Quante sviste pastorali si sarebbero evitate se si fosse tenuto conto di questa “intuizione” (adeguandola ai casi specifici) del padre del monachesimo occidentale!
Essere pastori oggi comporta voler marciare sui sentieri degli uomini, punteggiati dalla presenza mite e gioiosa del “Pastore Bello” che chiama tutti alla felicità. Lo specifico del pastore è quello di instillare nel gregge affidatogli (non dimentichiamo l’invito di Gesù a Pietro: “Pasci le mie pecorelle” – Gv 21,16) proprio il desiderio di felicità, dono che proviene da Dio, sperimentato dal pastore e che trova perfetta realizzazione nel Signore: “bontà (ma pure “felicità”) e grazia mi saranno compagne…e abiterò ancora nella casa del Signore, per lunghi giorni”.
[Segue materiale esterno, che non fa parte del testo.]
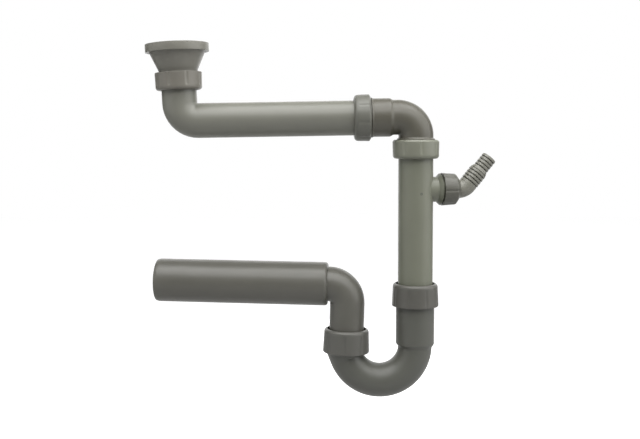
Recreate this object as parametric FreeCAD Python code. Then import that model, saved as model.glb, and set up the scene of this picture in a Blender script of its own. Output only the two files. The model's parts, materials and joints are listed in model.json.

Ecco perché la nuova Ratio, riprendendo quasi di peso l’Esortazione apostolica “EvangeliiGaudium” (24-11-2013) presenta il “proprium” del presbitero: un uomo di sane relazioni, in reciproco dialogo con la “sua” comunità la quale è chiamata – anche davanti allo scarso impegno del sacerdote – attraverso “la vita fraterna e fervorosa”… a risvegliare in lui “il desiderio di consacrarsi interamente a Dio” (EG 107). Il discorso quindi non riguarda solo il “pastore” ma l’intero gregge (=popolo) di Dio, guidato sì dai pastori, dei quali – in ultima analisi – la comunità è chiamata a valutarne, prima dell’ordinazione, la possibile idoneità.
Molti pensano – alla luce di questa Ratio – che bisogna “fermare le bocce” dell’azione pastorale e rivedere criteri e scelte ecclesiali. Lo penso anch’io rifacendomi alla metafora iniziale del pastore che emana “l’odore delle pecore” e che S. Giovanni definisce “bello” perché animato dal desiderio di trasmettere “la gioia del Vangelo”.
Tutto il resto è subordinato all’impellente necessità di cercare il Regno di Dio e la sua giustizia. In tale operazione il pastore usa il “bastone e il vincastro” per guidare il gregge, che anela le “acque tranquille, i pascoli erbosi” ove “rinfrancare” pienamente la sua “anima”.